- **What this task involves**
Your task is to copy every record exactly.

- **Information provided**
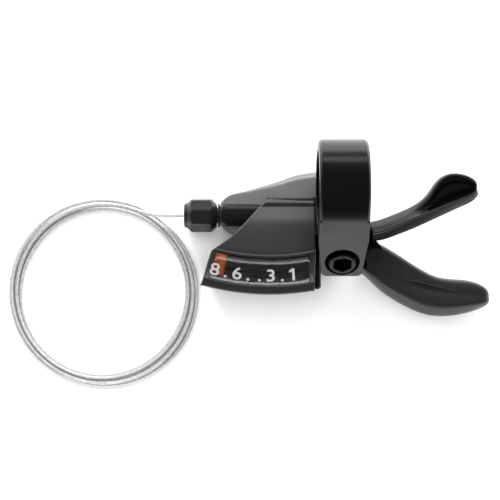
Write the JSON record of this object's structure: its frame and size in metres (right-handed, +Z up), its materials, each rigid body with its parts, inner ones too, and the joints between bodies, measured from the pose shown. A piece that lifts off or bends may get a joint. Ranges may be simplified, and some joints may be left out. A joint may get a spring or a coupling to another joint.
{
  "type": "thumb shifter",
  "caption": "Right-hand trigger shifter with a handlebar clamp, two thumb levers, a gear display window, a barrel adjuster and a coiled inner cable.",
  "frame": {"origin": "foot of the main axle on the flat underside of the lower cover", "axes": "+X along the handlebar towards the grip, +Y away from the rider, +Z up along the main axle, away from the surface it lies on"},
  "size_m": [0.1455, 0.0735, 0.0451],
  "materials": {
    "case_plastic": "satin dark grey moulding",
    "black_plastic": "matte black moulding",
    "hood_plastic": "satin black moulding",
    "lever_plastic": "satin black moulding with a fine grain",
    "knob_plastic": "satin black moulding",
    "clear_lens": "clear polished",
    "orange_plastic": "orange moulding",
    "anodised_band": "black anodised, satin",
    "black_bolt": "black oxide",
    "zinc_steel": "zinc plated",
    "lever_plate_steel": "black coated pressed steel",
    "cable_steel": "stranded stainless steel"
  },
  "bodies": {
    "housing": {"upper_case": "case_plastic", "lower_cover": "black_plastic", "cover_screw_1": "zinc_steel", "cover_screw_2": "zinc_steel", "cover_screw_3": "zinc_steel", "display_cover": "hood_plastic", "display_lens": "clear_lens", "dial_plate": "black_plastic", "pointer_rail": "black_plastic", "clamp_band": "anodised_band", "clamp_bolt": "black_bolt", "clamp_insert": "zinc_steel", "clamp_screw_1": "zinc_steel", "clamp_screw_2": "zinc_steel", "main_axle": "zinc_steel", "axle_clip": "zinc_steel", "base_plate": "zinc_steel", "spool_spring": "zinc_steel", "hold_pawl_pin": "zinc_steel", "adjuster_bush": "black_plastic", "cable_inner_run": "cable_steel", "cable_lead": "cable_steel", "cable_coil": "cable_steel"},
    "main_lever": {"main_lever_plate": "lever_plate_steel", "main_lever_pad": "lever_plastic", "main_lever_screw": "zinc_steel", "drive_pawl_pin": "zinc_steel"},
    "drive_pawl": {"drive_pawl": "zinc_steel"},
    "release_lever": {"release_lever_plate": "lever_plate_steel", "release_lever_pad": "lever_plastic", "release_lever_rivet": "zinc_steel"},
    "hold_pawl": {"hold_pawl": "zinc_steel"},
    "spool": {"cable_spool": "case_plastic", "ratchet_wheel": "zinc_steel", "cable_nipple": "zinc_steel"},
    "indicator": {"pointer": "orange_plastic", "pointer_carriage": "black_plastic"},
    "adjuster_slider": {"adjuster_collar": "black_plastic"},
    "adjuster": {"adjuster_knob": "knob_plastic", "adjuster_stem": "knob_plastic"}
  },
  "joints": [
    {"name": "main_lever_swing", "type": "hinge", "parent": "housing", "child": "main_lever", "pos_m": [0, 0, 0.0095], "axis": [0, 0, 1], "range_deg": [0, 45], "stiffness_Nm_per_rad": 0.05, "springref_deg": -11.46},
    {"name": "drive_pawl_tilt", "type": "hinge", "parent": "main_lever", "child": "drive_pawl", "pos_m": [-0.00647, -0.00453, 0.008], "axis": [0, 0, 1], "range_deg": [-12, 0], "stiffness_Nm_per_rad": 0.002, "springref_deg": 11.46},
    {"name": "release_lever_swing", "type": "hinge", "parent": "housing", "child": "release_lever", "pos_m": [0, 0, 0.0111], "axis": [0, 0, 1], "range_deg": [-15, 0], "stiffness_Nm_per_rad": 0.05, "springref_deg": 11.46},
    {"name": "hold_pawl_lift", "type": "hinge", "parent": "housing", "child": "hold_pawl", "pos_m": [-0.00628, 0.00527, 0.008], "axis": [0, 0, 1], "range_deg": [0, 10.5]},
    {"name": "spool_turn", "type": "hinge", "parent": "housing", "child": "spool", "pos_m": [0, 0, 0.0057], "axis": [0, 0, 1], "range_deg": [0, 150]},
    {"name": "indicator_travel", "type": "hinge", "parent": "housing", "child": "indicator", "pos_m": [-0.0183, 0.048, 0.018], "axis": [0, 0, 1], "range_deg": [0, 19.5]},
    {"name": "adjuster_travel", "type": "slide", "parent": "housing", "child": "adjuster_slider", "axis": [-1, 0, 0], "range_m": [0, 0.0033]},
    {"name": "adjuster_turn", "type": "hinge", "parent": "adjuster_slider", "child": "adjuster", "pos_m": [-0.0392, -0.0034, 0.0057], "axis": [-1, 0, 0], "range_deg": [0, 1440]}
  ],
  "couplings": [
    {"joint": "hold_pawl_lift", "follows": "release_lever_swing", "ratio": -0.6667},
    {"joint": "indicator_travel", "follows": "spool_turn", "ratio": 0.128},
    {"joint": "adjuster_travel", "follows": "adjuster_turn", "m_per_rad": 0.00012732}
  ]
}
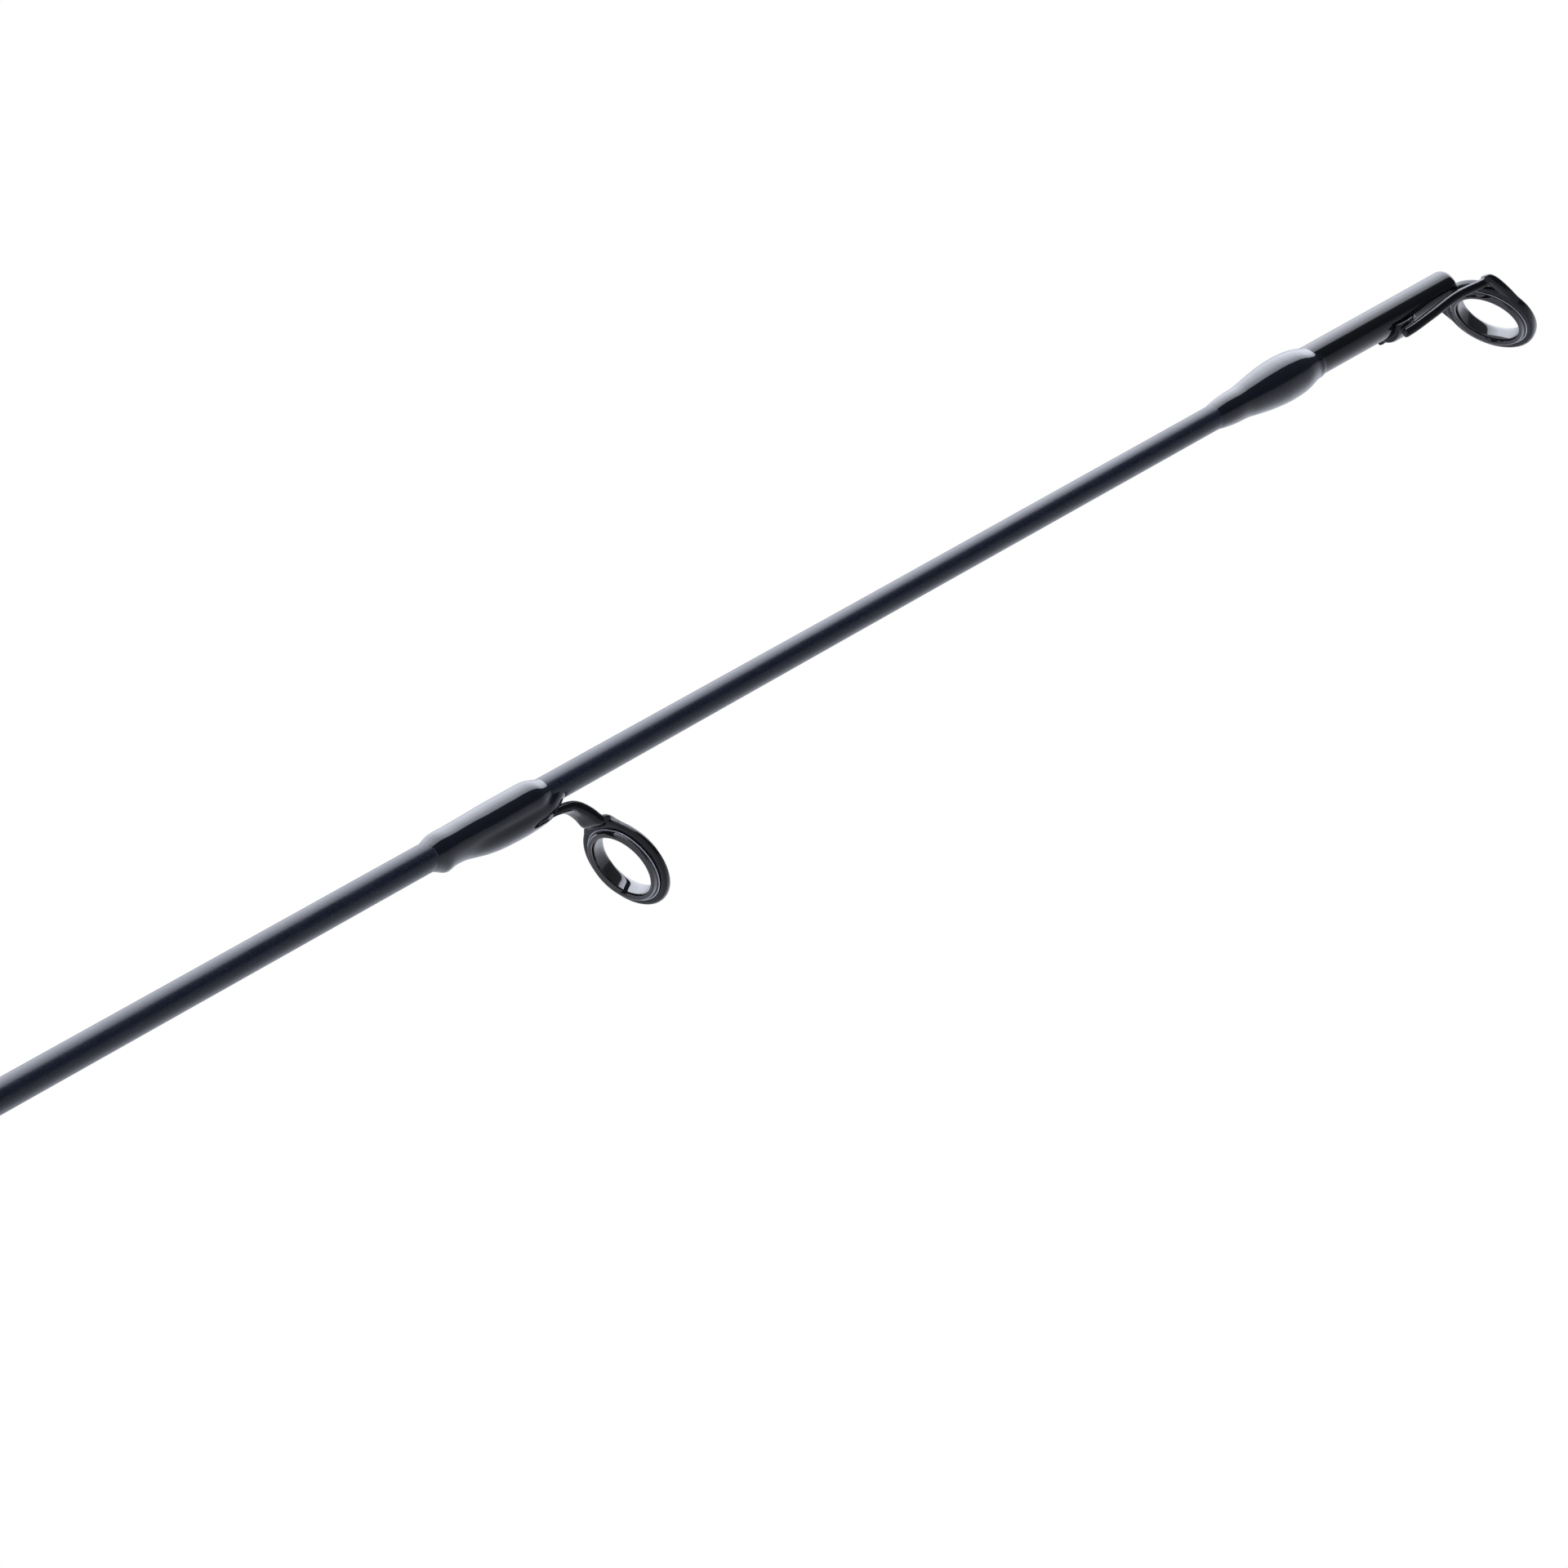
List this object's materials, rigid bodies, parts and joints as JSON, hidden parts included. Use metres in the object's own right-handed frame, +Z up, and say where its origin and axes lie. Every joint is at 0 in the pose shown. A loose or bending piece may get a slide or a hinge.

- **Task solution**
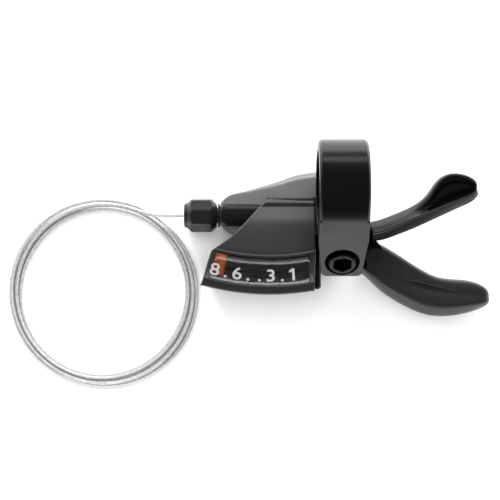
Write the JSON record of this object's structure: its frame and size in metres (right-handed, +Z up), its materials, each rigid body with its parts, inner ones too, and the joints between bodies, measured from the pose shown. A piece that lifts off or bends may get a joint. Ranges may be simplified, and some joints may be left out. A joint may get a spring or a coupling to another joint.
{
  "type": "thumb shifter",
  "caption": "Right-hand trigger shifter with a handlebar clamp, two thumb levers, a gear display window, a barrel adjuster and a coiled inner cable.",
  "frame": {"origin": "foot of the main axle on the flat underside of the lower cover", "axes": "+X along the handlebar towards the grip, +Y away from the rider, +Z up along the main axle, away from the surface it lies on"},
  "size_m": [0.1455, 0.0735, 0.0451],
  "materials": {
    "case_plastic": "satin dark grey moulding",
    "black_plastic": "matte black moulding",
    "hood_plastic": "satin black moulding",
    "lever_plastic": "satin black moulding with a fine grain",
    "knob_plastic": "satin black moulding",
    "clear_lens": "clear polished",
    "orange_plastic": "orange moulding",
    "anodised_band": "black anodised, satin",
    "black_bolt": "black oxide",
    "zinc_steel": "zinc plated",
    "lever_plate_steel": "black coated pressed steel",
    "cable_steel": "stranded stainless steel"
  },
  "bodies": {
    "housing": {"upper_case": "case_plastic", "lower_cover": "black_plastic", "cover_screw_1": "zinc_steel", "cover_screw_2": "zinc_steel", "cover_screw_3": "zinc_steel", "display_cover": "hood_plastic", "display_lens": "clear_lens", "dial_plate": "black_plastic", "pointer_rail": "black_plastic", "clamp_band": "anodised_band", "clamp_bolt": "black_bolt", "clamp_insert": "zinc_steel", "clamp_screw_1": "zinc_steel", "clamp_screw_2": "zinc_steel", "main_axle": "zinc_steel", "axle_clip": "zinc_steel", "base_plate": "zinc_steel", "spool_spring": "zinc_steel", "hold_pawl_pin": "zinc_steel", "adjuster_bush": "black_plastic", "cable_inner_run": "cable_steel", "cable_lead": "cable_steel", "cable_coil": "cable_steel"},
    "main_lever": {"main_lever_plate": "lever_plate_steel", "main_lever_pad": "lever_plastic", "main_lever_screw": "zinc_steel", "drive_pawl_pin": "zinc_steel"},
    "drive_pawl": {"drive_pawl": "zinc_steel"},
    "release_lever": {"release_lever_plate": "lever_plate_steel", "release_lever_pad": "lever_plastic", "release_lever_rivet": "zinc_steel"},
    "hold_pawl": {"hold_pawl": "zinc_steel"},
    "spool": {"cable_spool": "case_plastic", "ratchet_wheel": "zinc_steel", "cable_nipple": "zinc_steel"},
    "indicator": {"pointer": "orange_plastic", "pointer_carriage": "black_plastic"},
    "adjuster_slider": {"adjuster_collar": "black_plastic"},
    "adjuster": {"adjuster_knob": "knob_plastic", "adjuster_stem": "knob_plastic"}
  },
  "joints": [
    {"name": "main_lever_swing", "type": "hinge", "parent": "housing", "child": "main_lever", "pos_m": [0, 0, 0.0095], "axis": [0, 0, 1], "range_deg": [0, 45], "stiffness_Nm_per_rad": 0.05, "springref_deg": -11.46},
    {"name": "drive_pawl_tilt", "type": "hinge", "parent": "main_lever", "child": "drive_pawl", "pos_m": [-0.00647, -0.00453, 0.008], "axis": [0, 0, 1], "range_deg": [-12, 0], "stiffness_Nm_per_rad": 0.002, "springref_deg": 11.46},
    {"name": "release_lever_swing", "type": "hinge", "parent": "housing", "child": "release_lever", "pos_m": [0, 0, 0.0111], "axis": [0, 0, 1], "range_deg": [-15, 0], "stiffness_Nm_per_rad": 0.05, "springref_deg": 11.46},
    {"name": "hold_pawl_lift", "type": "hinge", "parent": "housing", "child": "hold_pawl", "pos_m": [-0.00628, 0.00527, 0.008], "axis": [0, 0, 1], "range_deg": [0, 10.5]},
    {"name": "spool_turn", "type": "hinge", "parent": "housing", "child": "spool", "pos_m": [0, 0, 0.0057], "axis": [0, 0, 1], "range_deg": [0, 150]},
    {"name": "indicator_travel", "type": "hinge", "parent": "housing", "child": "indicator", "pos_m": [-0.0183, 0.048, 0.018], "axis": [0, 0, 1], "range_deg": [0, 19.5]},
    {"name": "adjuster_travel", "type": "slide", "parent": "housing", "child": "adjuster_slider", "axis": [-1, 0, 0], "range_m": [0, 0.0033]},
    {"name": "adjuster_turn", "type": "hinge", "parent": "adjuster_slider", "child": "adjuster", "pos_m": [-0.0392, -0.0034, 0.0057], "axis": [-1, 0, 0], "range_deg": [0, 1440]}
  ],
  "couplings": [
    {"joint": "hold_pawl_lift", "follows": "release_lever_swing", "ratio": -0.6667},
    {"joint": "indicator_travel", "follows": "spool_turn", "ratio": 0.128},
    {"joint": "adjuster_travel", "follows": "adjuster_turn", "m_per_rad": 0.00012732}
  ]
}
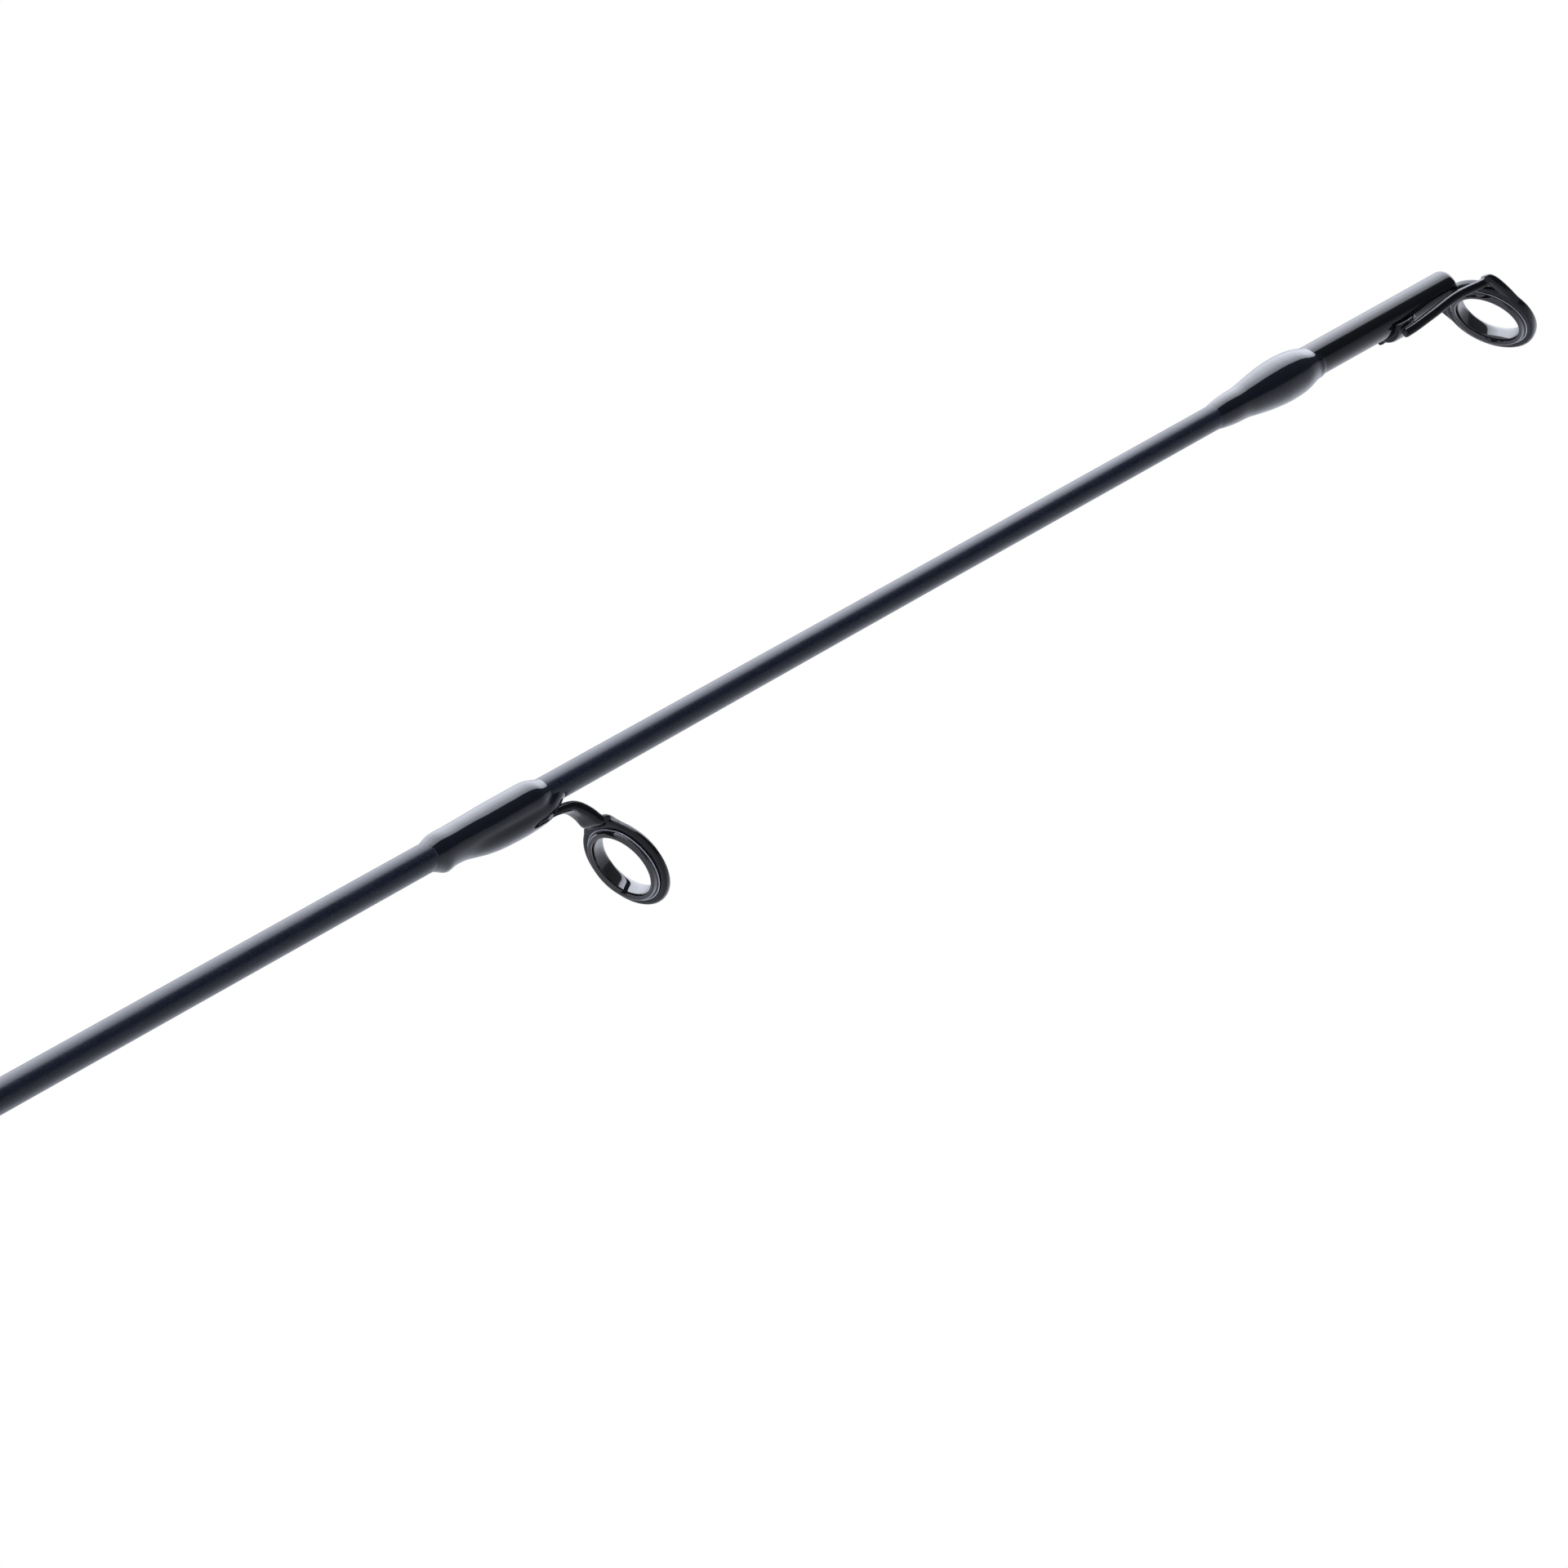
List this object's materials, rigid bodies, parts and joints as JSON, hidden parts included. Use metres in the object's own right-handed frame, +Z up, and say where its origin and axes lie. Every joint is at 0 in the pose shown. A loose or bending piece may get a slide or a hinge.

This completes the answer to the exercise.